H23A-0843:
Simulation of altering residual water saturation near wellbore for CO2 injectivity

Tuesday, 16 December 2014
Yongchan Park, Taehun Lee, Seungwoo Lee and Kwongyu Park, KIGAM Korea Institute of Geoscience and Mineral Resources, Daejeon, South Korea
Abstract:
Volumetric CO2 storage capacity in brine aquifers is one of the most important factor for large scale CCS projects. The maximum sustainable injection rate or the injectivity is another important criterion which is dependent on many reservoir specific properties including permeability, porosity, formation thickness, areal extent, pressure and relative permeability. Among those parameters, we focused on the residual wetting phase saturation expressed in relative permeability curve. From previous experiments, residual brine saturation is typically between 0.4 and 0.6. Higher displacement efficiency cannot be expected with those values because the displacement efficiency is inversely proportional to the residual oil saturation. Also, it is natural that the end-point relative permeability for CO2 should be low. The reason is that the high CO2-brine interfacial tension disturbs CO2 invasion into small pores. In this study, chemical flooding was assumed with surfactants or intermediate fluid which is miscible with both water and CO2 to reduce the interfacial tension.
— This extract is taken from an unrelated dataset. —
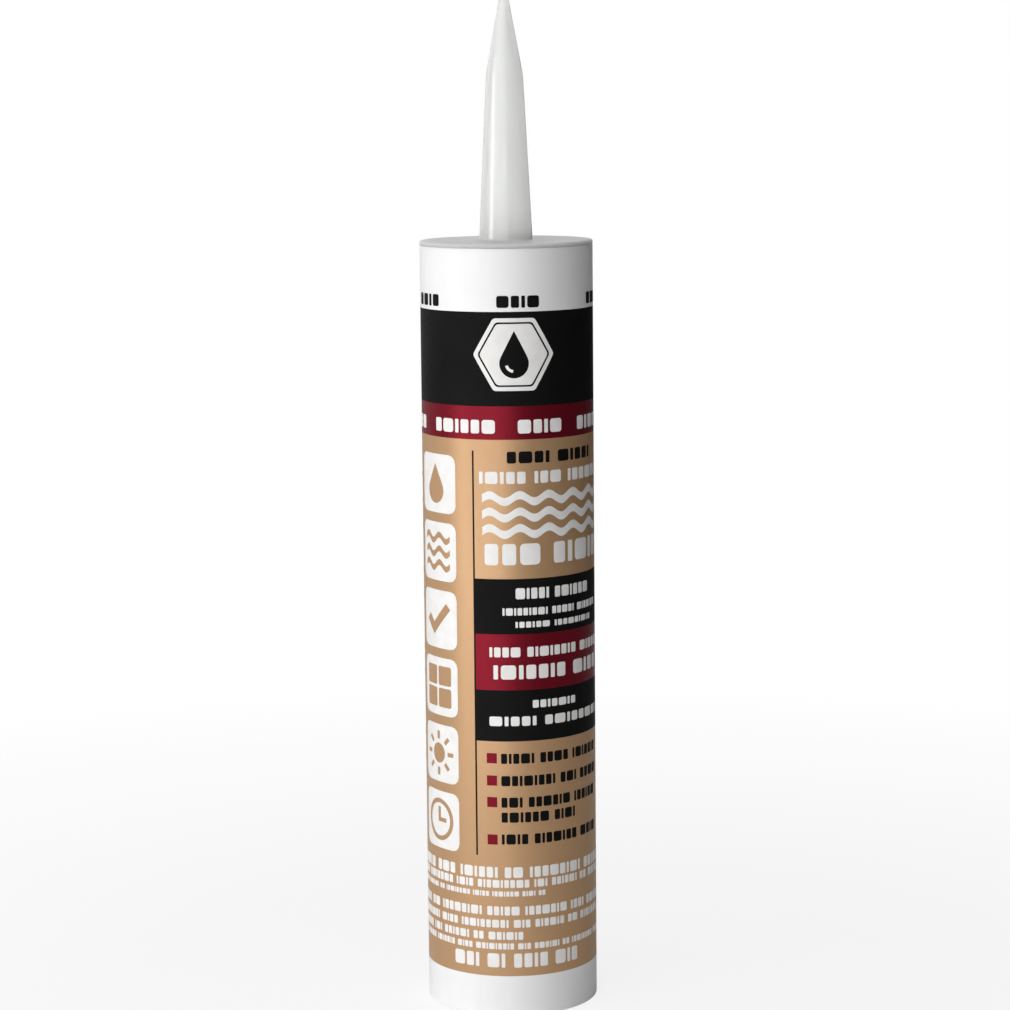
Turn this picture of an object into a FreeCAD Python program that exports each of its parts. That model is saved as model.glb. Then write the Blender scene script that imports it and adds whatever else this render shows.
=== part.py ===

We didn’t use the chemicals to improve the displacement efficiency all over the field but intend to improve the injectivity at least near the wellbore region swept by the chemicals. Once lower residual brine saturation was achieved, the higher CO2 saturation could be maintained and the better CO2 injectivity was shown. Injection tests using a commercial model showed that the increase of the injectivity was not very high but the enhancement was meaningful.